Printing vet puts premium on promotional goods
Throughout her 20-year career selling commercial printing, Beth Levine always dabbled in giveaways, or premiums. Whenever a client needed promotional pens, hats or shirts, Levine was happy to secure those items and have them embossed, engraved, embroidered or imprinted with logos and slogans as requested. And when her children - and their friends - hit the bar and bat mitzvah circuit, Levine secured the party favors.

Levine loved helping clients and friends develop their items. And so, with the encouragement of her husband, Michael, Levine started concentrating her efforts solely on the promotional giveaway market.

In September, they opened Multimedia Promos, which is doing business as Multimedia Promotions. Beth owns 60 percent of the company, while Michael owns 40 percent.

The arrangement qualifies the company as a woman-owned business, making Beth Levine eligible for procurement programs with Fortune 500 buyers.

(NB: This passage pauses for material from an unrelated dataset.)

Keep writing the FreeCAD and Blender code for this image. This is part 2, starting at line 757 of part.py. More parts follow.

Levine is also working on getting the company certified as a woman-owned business through the Women's Business Enterprise Counsel, or WBENC, an advocacy group that enhances opportunities for women owners.

WBENC mandates that companies be 51 percent owned by a woman or women and effectively managed by those owners (as evidenced by operating position, by-laws and hire-fire authority). Also, owners must have U.S. Citizenship or U.S. Resident Alien status.

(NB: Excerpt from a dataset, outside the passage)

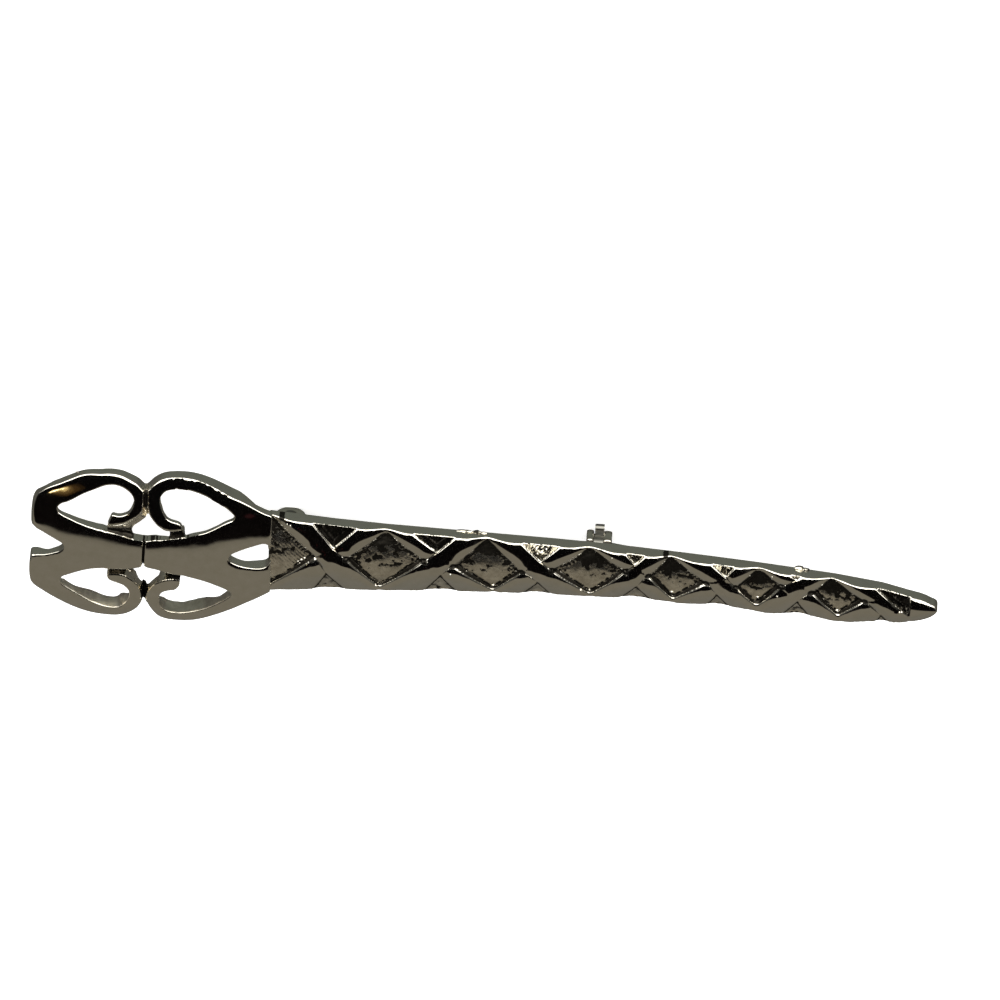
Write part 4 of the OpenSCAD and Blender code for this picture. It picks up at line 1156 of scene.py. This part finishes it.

Levine said she's working through WBENC with a mentor who handles global purchasing from a large financial management firm. That kind of relationship can lead Levine to buyers at other big corporations. "It's a networking system, but high-powered," she said.

Once Levine receives her certification, which takes 60 to 90 days, she'll showcase the WBENC seal on all of the marketing materials she makes, she said.

While Levine's eager to start working with global firms, she also strives to develop client relationships locally. Already, she's working with several LI school districts, handling shirts for sports teams and bands. She's accepted work as a subcontractor for other companies, and she drops in on her former printing customers, scoring orders from several of them on her visits.

All told, Levine said she has about 20 clients now. "Everyday it grows," she said.

Levine meets with Ritu Wackett, a business advisor who specializes in women and minority-owned businesses at the Small Business Development Center at Farmingdale State University. "I find it's a time to dedicate myself only to the business rather than handling faxes and phone calls," she said.
Under Wackett's guidance, Levine said she'll be able to make sense of the paperwork she'll need to complete in order to work with a variety of large corporations as a woman business owner. Each company has its own requirements for working with a WBENC-certified company, Levine said.
She also said she's tapping the know-how of Rip Gettis, the owner of South Jersey-based Creative Specialties, a company that's already established in the premium business. Gettis has helped her get started in the industry by recommending resources and price structures.

Meanwhile, the entrepreneur is developing her Web site, www.mmpromos.com, a work in progress, she said. And she's perfecting her elevator speech: We bring images and ideas together to help companies like yours look great.